TSB
- Type: Trustee bank
- Founded: 28 September 1850
- Headquarters: New Plymouth, New Zealand
- Key people: Kerry Boielle, CEO
- Products: Banking and financial services
- Rating: A− (Fitch; as of November 2024)
- Website: www.tsb.co.nz

= TSB (New Zealand) =

Retail bank in New Zealand

TSB Bank Ltd (originally known as the Taranaki Savings Bank) trading as TSB, is a New Zealand bank with its headquarters in New Plymouth. It has 25 branches across the country but is heavily focused on the Taranaki region where 12 of its branches are located. As of June 2022, it was the seventh largest bank in New Zealand, with a market share in terms of assets of 1.4%.

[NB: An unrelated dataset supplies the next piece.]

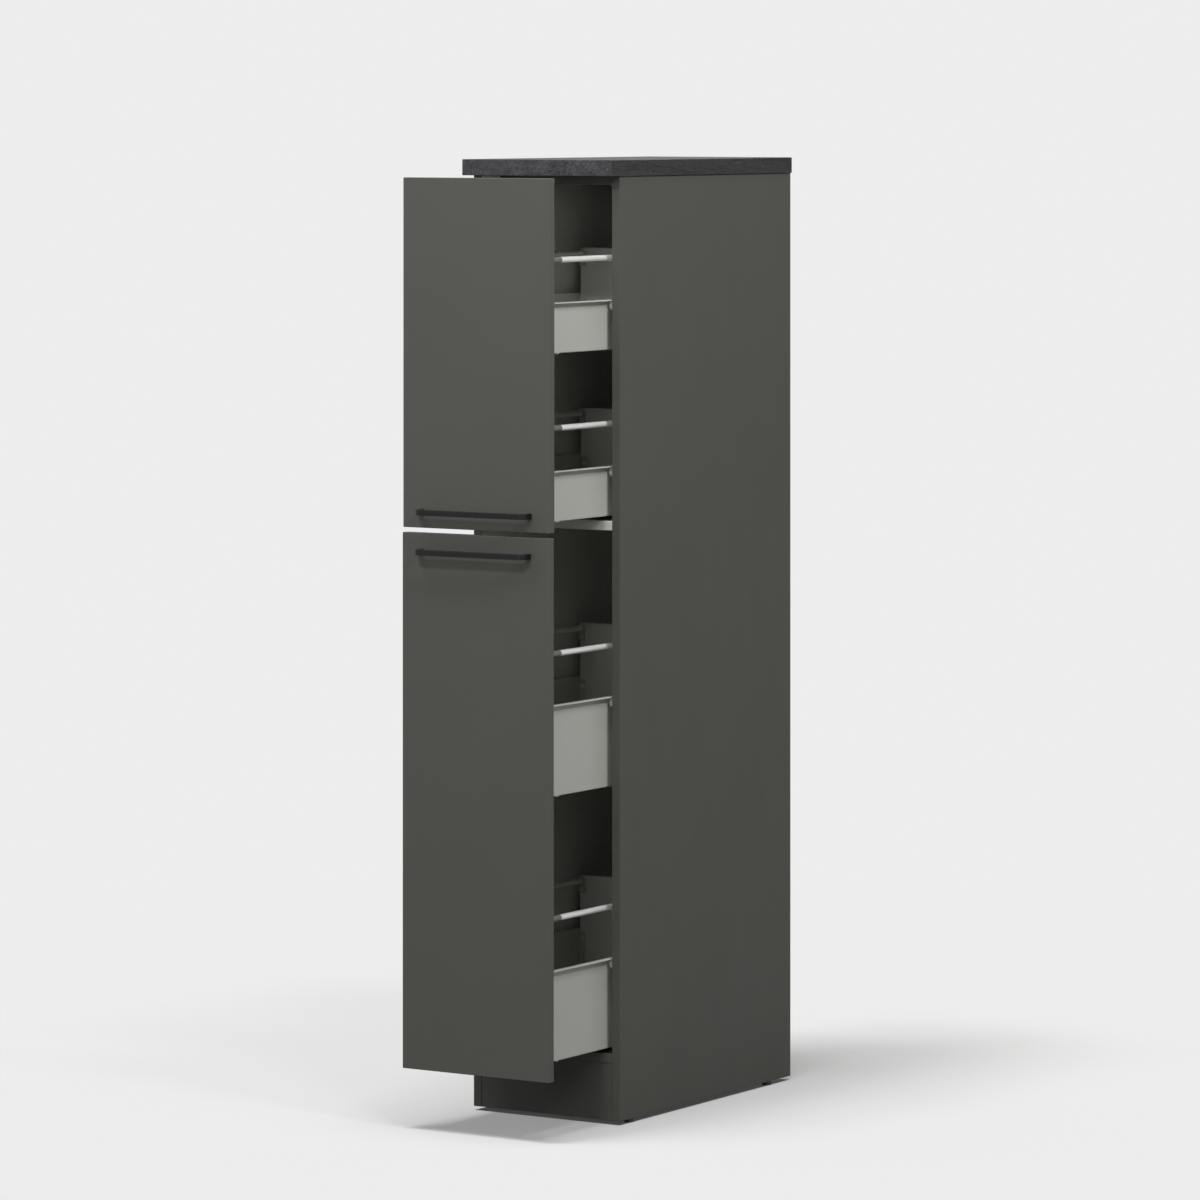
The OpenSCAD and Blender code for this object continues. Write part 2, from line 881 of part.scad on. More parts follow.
module pullout_screws(p) {
    color(zinc)
    on_pullout(p)
    both_sides()
    for (i = TRAYS)
        if (PULLOUT[i] == p) {
            at_section(i) {
                for (v = tab_screws(i))
                    translate([-tab_w / 2 - steel_t / 2, 0, v]) {
                        translate([0, steel_t, 0])
                        rotate([90, 0, 0])
                        screw(screw_d, steel_t + screw_l, head_d, head_h);
                        translate([0, tray_l - steel_t, 0])
                        rotate([-90, 0, 0])
                        screw(screw_d, steel_t + tab_screw_l, head_d, head_h);
                    }
                for (y = FOOT_SCREWS)
                    translate([-tab_w / 2 - steel_t / 2, y, 0])
                    screw(screw_d, screw_l, head_d, head_h);
            }
            at_rail(i)
            translate([0, 0, -rail_plate_drop]) {
                translate([0, rail_plate_t, 0])
                rotate([90, 0, 0])
                screw(screw_d, rail_plate_t + screw_l, head_d, head_h);
                translate([0, back_board_y - rail_plate_t, 0])
                rotate([-90, 0, 0])
                screw(screw_d, rail_plate_t + tab_screw_l, head_d, head_h);
            }
        }
}

side_panel_left();
side_panel_right();
bottom_panel();
fixed_shelf();
top_rail_front();
top_rail_rear();
back_panel();
plinth_board();
worktop();
worktop_brackets();
floor_glides();
cam_locks();
cam_bolts();
worktop_screws();
runner_screws();
front(0);  // upper_front
handle(0);  // upper_handle
handle_screws(0);  // upper_handle_screws
pullout_screws(0);  // upper_screws
front(1);  // lower_front
handle(1);  // lower_handle
handle_screws(1);  // lower_handle_screws
pullout_screws(1);  // lower_screws
for (i = TRAYS) {
    runners(i);
    front_rollers(i);
    tray_side_of(i, -1);
    tray_side_of(i, 1);
    tray_bottom(i);
    tray_back(i);
    rails(i);
    rail_fittings(i);
    rear_rollers(i);
}
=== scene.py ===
# Tall larder cabinet with two pull-outs, each with two steel-sided trays, drawn half out.
import math
import bpy
import numpy as np
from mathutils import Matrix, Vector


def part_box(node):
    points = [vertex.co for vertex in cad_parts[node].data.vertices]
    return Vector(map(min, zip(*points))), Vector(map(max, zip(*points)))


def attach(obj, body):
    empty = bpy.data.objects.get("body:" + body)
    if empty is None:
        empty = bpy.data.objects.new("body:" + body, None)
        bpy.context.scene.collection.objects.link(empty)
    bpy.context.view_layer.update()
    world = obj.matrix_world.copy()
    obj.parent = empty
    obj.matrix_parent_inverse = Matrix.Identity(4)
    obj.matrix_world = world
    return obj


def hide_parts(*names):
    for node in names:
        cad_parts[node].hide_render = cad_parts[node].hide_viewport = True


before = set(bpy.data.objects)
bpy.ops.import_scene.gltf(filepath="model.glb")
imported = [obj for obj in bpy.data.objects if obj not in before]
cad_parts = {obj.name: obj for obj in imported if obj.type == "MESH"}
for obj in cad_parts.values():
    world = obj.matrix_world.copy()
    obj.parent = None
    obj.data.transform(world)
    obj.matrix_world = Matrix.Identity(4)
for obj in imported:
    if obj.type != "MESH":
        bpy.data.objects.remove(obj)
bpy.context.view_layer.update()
MM = 0.001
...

It provides retail banking and related financial services to individuals and companies. It was originally one of twelve trustee banks in New Zealand, but when nine banks decided to amalgamate as Trust Bank, TSB Bank stood aside and remained an independent institution and has since expanded its business across the country. The bank is owned by the Toi Foundation (formerly the TSB Community Trust) which distributes the income it receives from the bank back into the New Zealand community.

TSB also operates TSB Foreign Exchange from 14 branches around the country.

== History ==
The New Plymouth Savings Bank was established in 1850 and received its first deposit on 28 September 1850 from Waitera te Karei with a deposit of £34. At the time the bank's accountant was paid an annual salary of £20, so the deposit was a considerable sum. Eight years later the bank fell under the auspices of the Savings Bank Act 1858 designed to regulate the savings bank market.

In 1921 a second branch was opened in Fitzroy, and a third in Waitara in 1946. In 1964 the first central Taranaki branch opened in Stratford, combined with a name change to Taranaki Savings Bank.

With the loosening of regulations on banking in the 1970s, the Bank's position was sufficiently sound for it to take maximum advantage of its new found freedom. In 1975, Taranaki Savings Bank was the first bank to offer free, interest-bearing cheque accounts and in 1981 the bank pioneered New Zealand's ATM Cashflow network with one ATM installed in each of the Hāwera, Fitzroy, New Plymouth City and New Plymouth City Centre (now TSB Centre) branches.

In 1984 and again in 1986 the bank rejected the branding adopted by the other eleven trustee banks across New Zealand, and in 1988 when the trustee banks were corporatised under the Trustee Banks Restructuring Act 1988 the bank stood aside from the merger into a single Trust Bank, remaining (along with ASB Bank Ltd and Westland Bank) fiercely independent. The savings bank was vested as a limited liability company (under the name Taranaki Savings Bank Limited) on 9 September 1988, nine days after the other 13 trustee banks were vested in their successor companies. In 1989 it changed its name to TSB Bank Ltd.

Old logo used until 2017

The Frankleigh Park branch was closed in 2012, the Merrilands branch on 25 July 2014, and the City branch in October 2014. The City branch building was 83 years old but assessed to be an earthquake risk. This building was the bank's former headquarters and still bore the old name "New Plymouth Savings Bank".

In addition to banking TSB Bank Ltd operated TSB Realty from about 1990, with three branches in Ōkato, Bell Block and New Plymouth. Bayleys Taranaki bought TSB Realty in October 2020.

In late August 2024, the Commerce Commission fined TSB Bank nearly NZ$2.5 million for overcharging customers about NZ$3.6 million through unreasonable credit and default fees between 2015 and 2021. TSB blamed system failures for the overcharging and said it had compensated affected customers.

== Sponsorship ==
TSB Bank sponsors a number of organisations and has naming rights to many of them. Some of these include:
- TSB Bank Wallace Arts Centre, which opened in 2010 at Pah Homestead in Auckland. It houses the James Wallace Art Trust's collection of New Zealand art, which is valued at NZ$50 million.
- TSB Bank Festival of Lights
- TSB Bank New Zealand Surf Festival
- TSB Stadium
- TSB Showplace
- TSB Bank Arena

== Ownership ==
Ownership of TSB Bank remains vested in the Toi Foundation (formerly named TSB Community Trust,) with all profits staying in New Zealand. Toi Foundation is currently undergoing public consultation for feedback following a proposal to merge with Heartland Bank. On 25 August 2026, Kiwibank's parent Kiwi Group Capital Limited made a bid to purchase TSB. Commentators to described Kiwibank's bid as an "eleventh hour", which chairman David Mclean described as "... a superior proposal" and that Kiwibank would be the "better partner" for TSB. Heartland Group shareholders will vote by 30 September on their offer to buy TSB.